In my 2014 article on WUFI, I wrote, “Here’s my advice to architects: in general, be very wary of WUFI simulations. Although a handful of engineering companies in the U.S. probably have enough experience to provide useful WUFI results, it can be very difficult for an architect to separate valid WUFI runs from poppycock and horsefeathers.”
When it comes to using WUFI, building professionals tend to cluster into two groups. In one group are the professionals with limited job-site experience. Many of these are WUFI-loving architects. In the second group are the professionals with extensive job-site experience. Many of these are engineers, and they tend to be WUFI-skeptics.
“I would always be suspicious of people using WUFI to analyze a roof they have not measured, especially when the analysis ignores air leakage (which we know is the primary cause of unvented roof condensation failure),” Straube told me. “This is an example of a wonderful tool perfectly analyzing the wrong problem. Alas, we see this far too often.”
Less risky assemblies
The experts I spoke with explained that one dependable way to prevent damp roof sheathing is to install rigid foam insulation on the exterior side of the sheathing.
Straube noted that 475 customers could “make an unvented roof with a smart vapor retarder work by using some exterior insulation over the sheathing and an exterior air barrier on the sheathing. This gets the airtightness levels up reliably and reduces the condensation risk dramatically by warming the sheathing. Or they can use rockwool outside and cellulose inside (since I know they have an irrational fear of both using tried-and-tested North American methods and foam).”

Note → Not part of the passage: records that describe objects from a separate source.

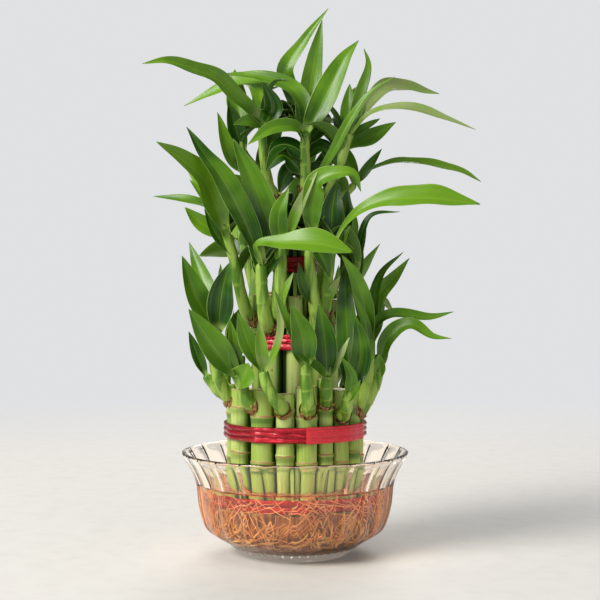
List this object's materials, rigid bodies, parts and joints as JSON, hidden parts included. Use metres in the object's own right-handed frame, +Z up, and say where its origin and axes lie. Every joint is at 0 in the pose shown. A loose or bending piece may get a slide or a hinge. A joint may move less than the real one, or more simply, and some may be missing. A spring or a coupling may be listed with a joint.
{
  "type": "lucky bamboo in a glass bowl",
  "caption": "Tiered bundle of cut green canes with leafy shoots, held by red foil ties, rooted in water in a fluted clear glass bowl.",
  "frame": {"origin": "middle of the flat underside of the bowl's foot", "axes": "+Z up along the canes, -Y towards the front, where the broad leaf of the middle tier lies across"},
  "size_m": [0.1917, 0.1737, 0.3107],
  "materials": {
    "glass": "clear pressed glass",
    "water": "clear water with a faint amber tint",
    "foil": "metallic crimson foil ribbon",
    "root": "orange roots with pale tips",
    "cane": "smooth waxy green cane with tan node rings",
    "leaf": "glossy leaf with parallel veins"
  },
  "bodies": {
    "root": {"bowl": "glass", "water": "water", "roots": "root", "tie_roots": "foil", "tie_lower": "foil", "tie_middle": "foil", "tie_upper": "foil", "cane_outer_01": "cane", "cane_outer_02": "cane", "cane_outer_03": "cane", "cane_outer_04": "cane", "cane_outer_05": "cane", "cane_outer_06": "cane", "cane_outer_07": "cane", "cane_outer_08": "cane", "cane_outer_09": "cane", "cane_outer_10": "cane", "cane_outer_11": "cane", "cane_outer_12": "cane", "cane_outer_13": "cane", "cane_outer_14": "cane", "cane_outer_15": "cane", "cane_outer_16": "cane", "cane_middle_01": "cane", "cane_middle_02": "cane", "cane_middle_03": "cane", "cane_middle_04": "cane", "cane_middle_05": "cane", "cane_middle_06": "cane", "cane_middle_07": "cane", "cane_middle_08": "cane", "cane_middle_09": "cane", "cane_middle_10": "cane", "cane_inner_01": "cane", "cane_inner_02": "cane", "cane_inner_03": "cane", "cane_inner_04": "cane", "shoot_outer_left": "leaf", "shoot_outer_front_left": "leaf", "shoot_outer_front": "leaf", "shoot_outer_centre": "leaf", "shoot_outer_right_inside": "leaf", "shoot_outer_front_right": "leaf", "shoot_outer_right": "leaf", "shoot_outer_back_right": "leaf", "shoot_outer_back": "leaf", "shoot_outer_back_left": "leaf", "shoot_outer_far_left": "leaf", "shoot_middle_left": "leaf", "shoot_middle_front": "leaf", "shoot_middle_centre_left": "leaf", "shoot_middle_centre_right": "leaf", "shoot_middle_right": "leaf", "shoot_middle_far_right": "leaf", "shoot_middle_back_right": "leaf", "shoot_middle_back_left": "leaf", "shoot_inner_left": "leaf", "shoot_inner_centre": "leaf", "shoot_inner_right": "leaf", "shoot_inner_back": "leaf"}
  },
  "joints": []
}
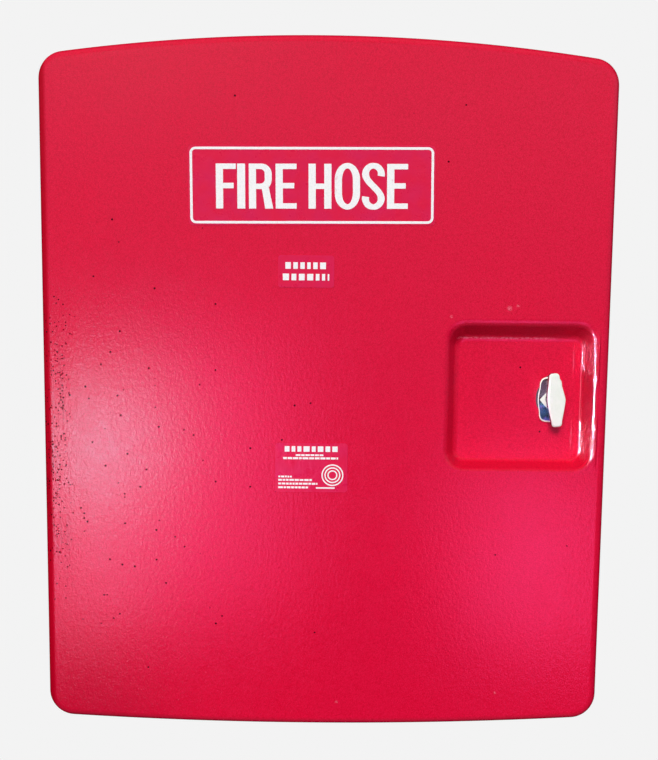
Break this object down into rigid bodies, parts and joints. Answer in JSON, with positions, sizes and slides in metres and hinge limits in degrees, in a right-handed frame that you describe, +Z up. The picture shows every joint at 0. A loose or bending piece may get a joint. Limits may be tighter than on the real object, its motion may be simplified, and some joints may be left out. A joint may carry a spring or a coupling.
{
  "type": "fire hose cabinet",
  "caption": "Moulded red fibreglass fire hose cabinet with an arched overlay door on a continuous side hinge, a quarter-turn T-handle latch in a recessed pocket, and a hose saddle inside.",
  "frame": {"origin": "centre of the body's flat underside, midway between its two sides", "axes": "+X to the right seen from the front, +Y to the back, towards the wall, +Z up; the door faces -Y"},
  "size_m": [0.7295, 0.2807, 0.8836],
  "materials": {
    "red_gelcoat": "glossy moulded fibreglass gelcoat",
    "black_rubber": "matt extruded rubber",
    "stainless_steel": "brushed stainless steel",
    "zinc_plated_steel": "bright zinc plate",
    "chrome": "polished chrome plate",
    "clear_vinyl": "clear printed vinyl film"
  },
  "bodies": {
    "cabinet": {"cabinet_body": "red_gelcoat", "front_frame": "red_gelcoat", "door_seal": "black_rubber", "hinge_leaf_body": "stainless_steel", "hinge_pin": "stainless_steel", "hinge_rivet_body_1": "stainless_steel", "hinge_rivet_body_2": "stainless_steel", "hinge_rivet_body_3": "stainless_steel", "hinge_rivet_body_4": "stainless_steel", "hinge_rivet_body_5": "stainless_steel", "hinge_rivet_body_6": "stainless_steel", "keeper_plate": "stainless_steel", "keeper_rivet_lower": "stainless_steel", "keeper_rivet_upper": "stainless_steel", "hose_saddle": "zinc_plated_steel", "saddle_bolt_1": "zinc_plated_steel", "saddle_nut_1": "zinc_plated_steel", "saddle_bolt_2": "zinc_plated_steel", "saddle_nut_2": "zinc_plated_steel", "saddle_bolt_3": "zinc_plated_steel", "saddle_nut_3": "zinc_plated_steel", "saddle_bolt_4": "zinc_plated_steel", "saddle_nut_4": "zinc_plated_steel", "mounting_strap_lower": "zinc_plated_steel", "mounting_strap_upper": "zinc_plated_steel", "nozzle_clip": "stainless_steel", "clip_rivet": "stainless_steel", "spanner_hook": "stainless_steel", "hook_rivet_lower": "stainless_steel", "hook_rivet_upper": "stainless_steel"},
    "door": {"door_shell": "red_gelcoat", "hinge_leaf_door": "stainless_steel", "hinge_rivet_door_1": "stainless_steel", "hinge_rivet_door_2": "stainless_steel", "hinge_rivet_door_3": "stainless_steel", "hinge_rivet_door_4": "stainless_steel", "hinge_rivet_door_5": "stainless_steel", "hinge_rivet_door_6": "stainless_steel", "latch_gasket": "black_rubber", "latch_escutcheon": "chrome", "latch_backing_plate": "stainless_steel", "latch_clamp_nut": "stainless_steel", "sign_film": "clear_vinyl", "notice_film": "clear_vinyl", "maker_film": "clear_vinyl"},
    "latch": {"latch_handle": "chrome", "latch_spindle": "zinc_plated_steel", "spindle_seal": "black_rubber", "latch_cam": "zinc_plated_steel", "cam_washer": "zinc_plated_steel", "cam_nut": "zinc_plated_steel"}
  },
  "joints": [
    {"name": "door_hinge", "type": "hinge", "parent": "cabinet", "child": "door", "pos_m": [-0.3641, -0.111, 0.43], "axis": [0, 0, -1], "range_deg": [0, 180]},
    {"name": "latch_turn", "type": "hinge", "parent": "door", "child": "latch", "pos_m": [0.2915, -0.144, 0.4353], "axis": [0, 1, 0], "range_deg": [0, 90]}
  ]
}
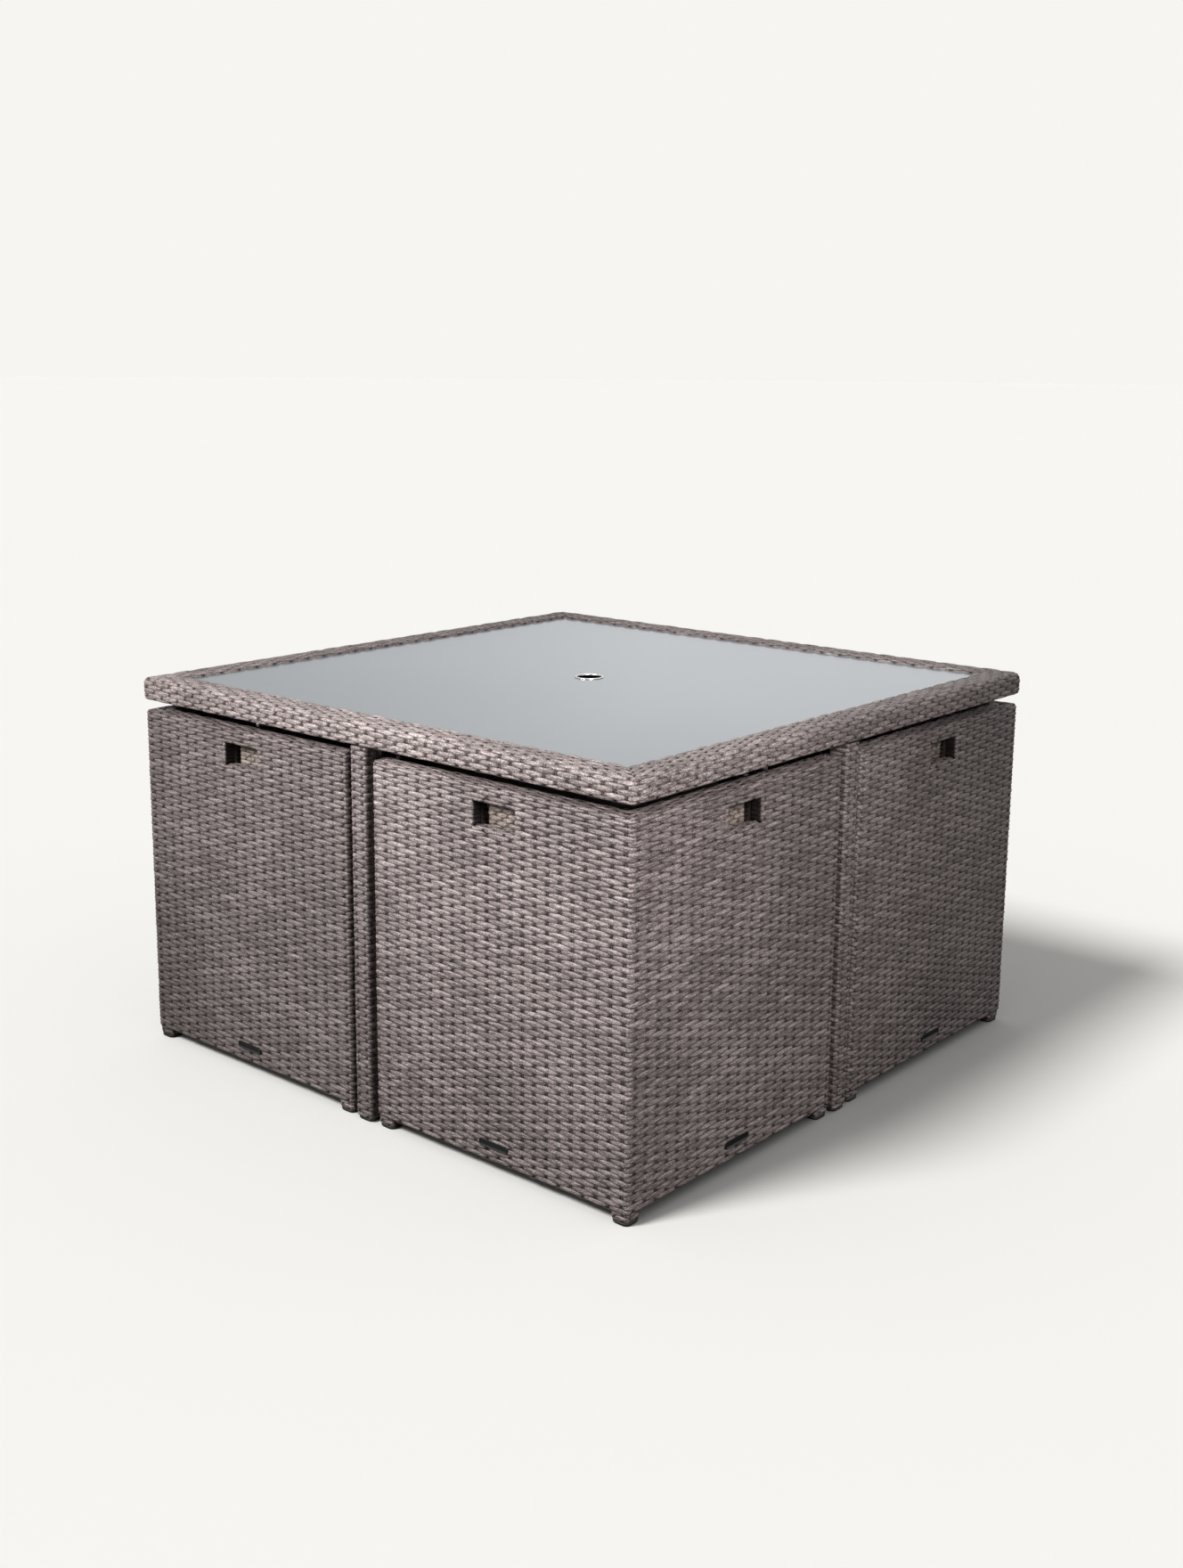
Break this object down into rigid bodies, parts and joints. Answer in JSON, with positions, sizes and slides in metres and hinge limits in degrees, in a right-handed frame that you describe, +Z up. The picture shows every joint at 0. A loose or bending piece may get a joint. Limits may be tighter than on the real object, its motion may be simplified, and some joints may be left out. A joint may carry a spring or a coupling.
{
  "type": "rattan cube dining set",
  "caption": "Square woven dining table with an inset glass top and a parasol hole; corner chairs with cushions store under it to form a cube and pull straight out.",
  "frame": {"origin": "centre of the set at floor level, under the parasol hole", "axes": "+Z up; +X and -Y out of the two faces seen in the picture, the corner between them is the near one"},
  "size_m": [1.24, 1.24, 0.74],
  "materials": {
    "rattan": "flat woven synthetic strand, grained, satin",
    "frame_tube": "powder-coated, satin black-brown",
    "frosted_glass": "toughened, frosted from below, polished top",
    "chrome_ring": "polished",
    "clear_rubber": "soft translucent",
    "black_plastic": "moulded, satin black",
    "steel_fastener": "zinc plated",
    "cushion_fabric": "woven outdoor fabric, piped"
  },
  "bodies": {
    "table": {"glass_ledge_pads": "clear_rubber", "glass_rail_pads": "clear_rubber", "parasol_ring": "chrome_ring", "table_base_screws": "steel_fastener", "table_base_stretcher": "frame_tube", "table_cross_rails": "frame_tube", "table_glass": "frosted_glass", "table_leg_back_tube": "frame_tube", "table_leg_back_weave": "rattan", "table_leg_bolts": "steel_fastener", "table_leg_front_tube": "frame_tube", "table_leg_front_weave": "rattan", "table_leg_glides": "black_plastic", "table_leg_left_tube": "frame_tube", "table_leg_left_weave": "rattan", "table_leg_right_tube": "frame_tube", "table_leg_right_weave": "rattan", "table_rim_frame": "frame_tube", "table_rim_weave": "rattan"},
    "chair_front": {"chair_front_frame": "frame_tube", "chair_front_outer_weave": "rattan", "chair_front_inner_weave": "rattan", "chair_front_seat_weave": "rattan", "chair_front_leg_and_foot_wraps": "rattan", "chair_front_hand_grips": "rattan", "chair_front_blank_plates": "black_plastic", "chair_front_foot_glides": "black_plastic", "chair_front_seat_cushion": "cushion_fabric"},
    "chair_right": {"chair_right_frame": "frame_tube", "chair_right_outer_weave": "rattan", "chair_right_inner_weave": "rattan", "chair_right_seat_weave": "rattan", "chair_right_leg_and_foot_wraps": "rattan", "chair_right_hand_grips": "rattan", "chair_right_blank_plates": "black_plastic", "chair_right_foot_glides": "black_plastic", "chair_right_seat_cushion": "cushion_fabric"},
    "chair_back": {"chair_back_frame": "frame_tube", "chair_back_outer_weave": "rattan", "chair_back_inner_weave": "rattan", "chair_back_seat_weave": "rattan", "chair_back_leg_and_foot_wraps": "rattan", "chair_back_hand_grips": "rattan", "chair_back_blank_plates": "black_plastic", "chair_back_foot_glides": "black_plastic", "chair_back_seat_cushion": "cushion_fabric"},
    "chair_left": {"chair_left_frame": "frame_tube", "chair_left_outer_weave": "rattan", "chair_left_inner_weave": "rattan", "chair_left_seat_weave": "rattan", "chair_left_leg_and_foot_wraps": "rattan", "chair_left_hand_grips": "rattan", "chair_left_blank_plates": "black_plastic", "chair_left_foot_glides": "black_plastic", "chair_left_seat_cushion": "cushion_fabric"}
  },
  "joints": [
    {"name": "chair_front_pull_out", "type": "slide", "parent": "table", "child": "chair_front", "axis": [0, -1, 0], "range_m": [0, 0.64]},
    {"name": "chair_right_pull_out", "type": "slide", "parent": "table", "child": "chair_right", "axis": [1, 0, 0], "range_m": [0, 0.64]},
    {"name": "chair_back_pull_out", "type": "slide", "parent": "table", "child": "chair_back", "axis": [0, 1, 0], "range_m": [0, 0.64]},
    {"name": "chair_left_pull_out", "type": "slide", "parent": "table", "child": "chair_left", "axis": [-1, 0, 0], "range_m": [0, 0.64]}
  ]
}
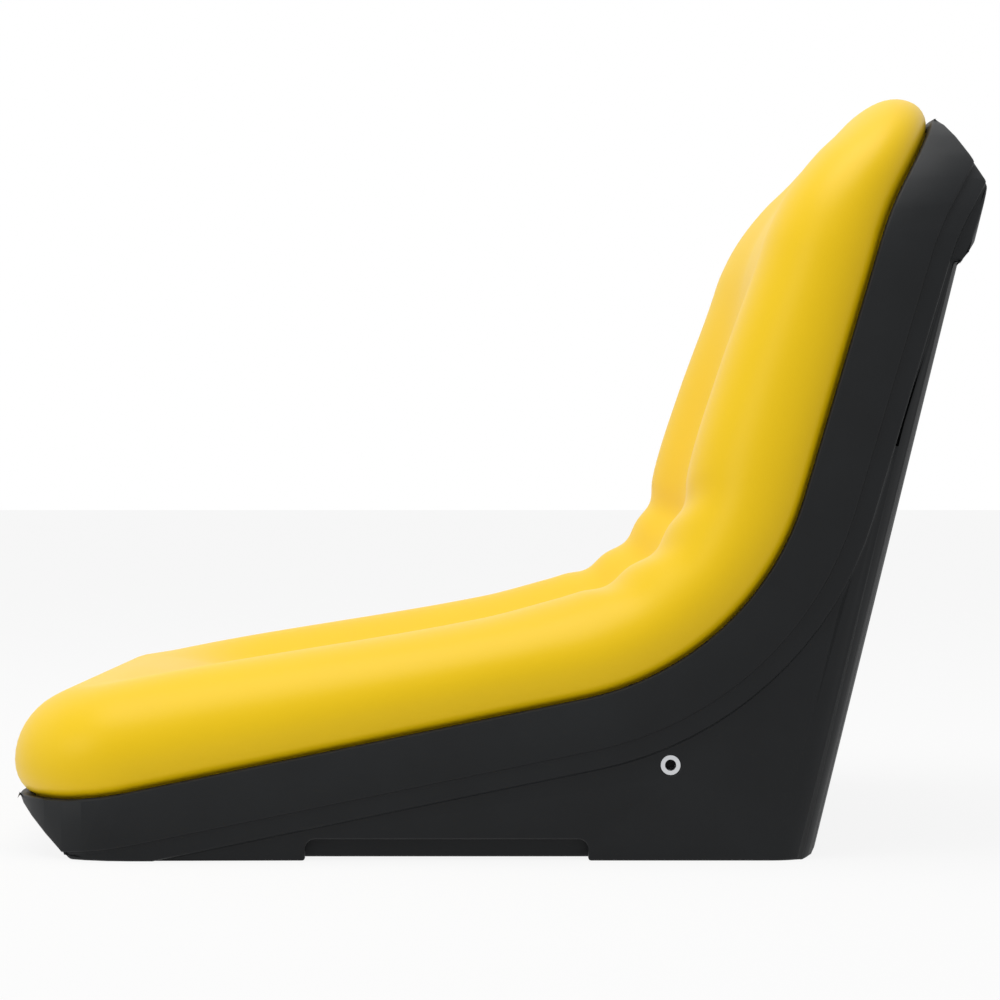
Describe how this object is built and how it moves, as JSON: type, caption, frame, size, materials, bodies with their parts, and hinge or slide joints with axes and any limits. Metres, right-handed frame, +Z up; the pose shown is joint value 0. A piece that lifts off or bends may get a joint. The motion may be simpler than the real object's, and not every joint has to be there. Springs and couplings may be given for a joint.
{
  "type": "utility vehicle seat",
  "caption": "High-backed bucket seat: one padded cushion with side bolsters and lumbar pleats on a moulded black shell with steel mounting rails.",
  "frame": {"origin": "middle of the base plane, under the centre of the bounding box", "axes": "+Z up, +Y towards the backrest, +X to the right of someone who looks along +Y"},
  "size_m": [0.52, 0.6054, 0.476],
  "materials": {
    "shell": "fine moulded texture, satin",
    "cushion": "smooth vinyl cover, satin",
    "pan": "plain moulded",
    "screws": "zinc plated",
    "rails": "black painted steel",
    "inserts": "turned",
    "side_inserts": "zinc plated"
  },
  "bodies": {
    "root": {"seat_shell": "shell", "seat_cushion": "cushion", "cushion_pan": "pan", "seat_screws": "screws", "seat_washers": "screws", "seat_tee_nuts": "screws", "back_screws": "screws", "back_washers": "screws", "back_tee_nuts": "screws", "left_rail": "rails", "right_rail": "rails", "left_mounting_nuts": "screws", "right_mounting_nuts": "screws", "left_rail_screws": "screws", "right_rail_screws": "screws", "left_boss_inserts": "inserts", "right_boss_inserts": "inserts", "left_side_insert": "side_inserts", "right_side_insert": "side_inserts"}
  },
  "joints": []
}
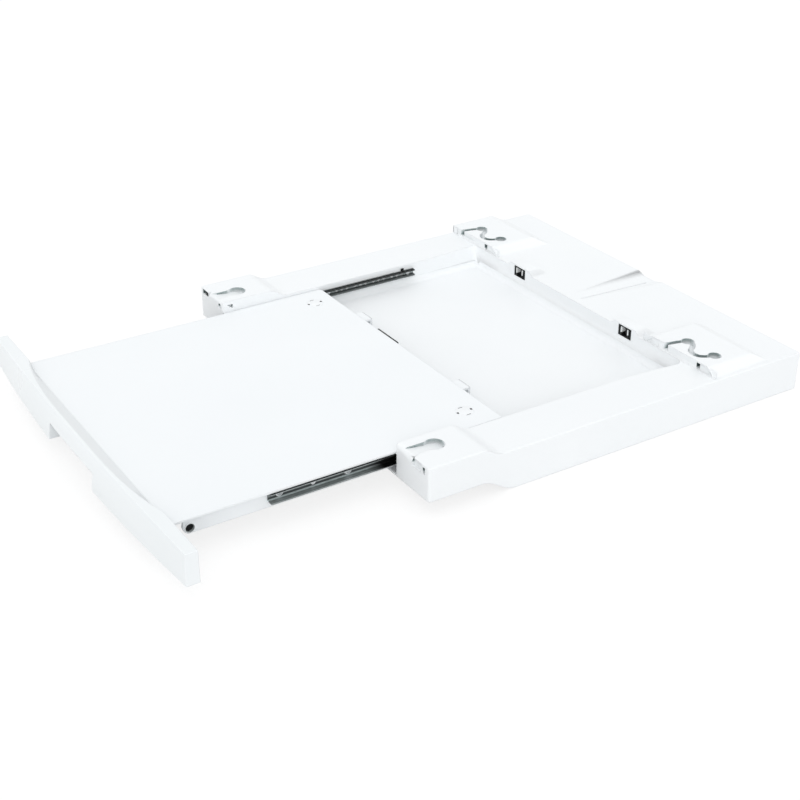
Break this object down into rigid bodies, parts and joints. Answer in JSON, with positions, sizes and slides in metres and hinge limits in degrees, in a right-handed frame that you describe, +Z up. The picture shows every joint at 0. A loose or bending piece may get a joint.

What are smart vapor retarders good for?
Of course, the fact that smart vapor retarders become more vapor-open during high-humidity events isn’t always desirable, and there are many problems that smart vapor retarders can’t solve. When asked about smart vapor retarders, Lstiburek noted, “These new products work predictably. But you have to control the interior relative humidity for these products to work. If you build a tight house, and if the interior moisture levels rise, then you open the smart valve, and the moisture passes through the membrane. But if you keep the interior relative humidity down to between 25% and 35% in the winter, it is a good technology.”
In some parts of North America, local code inspectors still insist on interior polyethylene — even though interior polyethylene can cause problems when a house is air conditioned during the summer. In these areas, it may make more sense to install a smart vapor retarder than to argue with the code official. In Cushman’s JLC article, John Straube is quoted as saying that in this type of installation, “the smart material really solved a building official problem, not a building science problem.”
Rosenbaum suggested one good application for smart retarders. He said, “A smart vapor retarder for a double stud wall is a good idea.”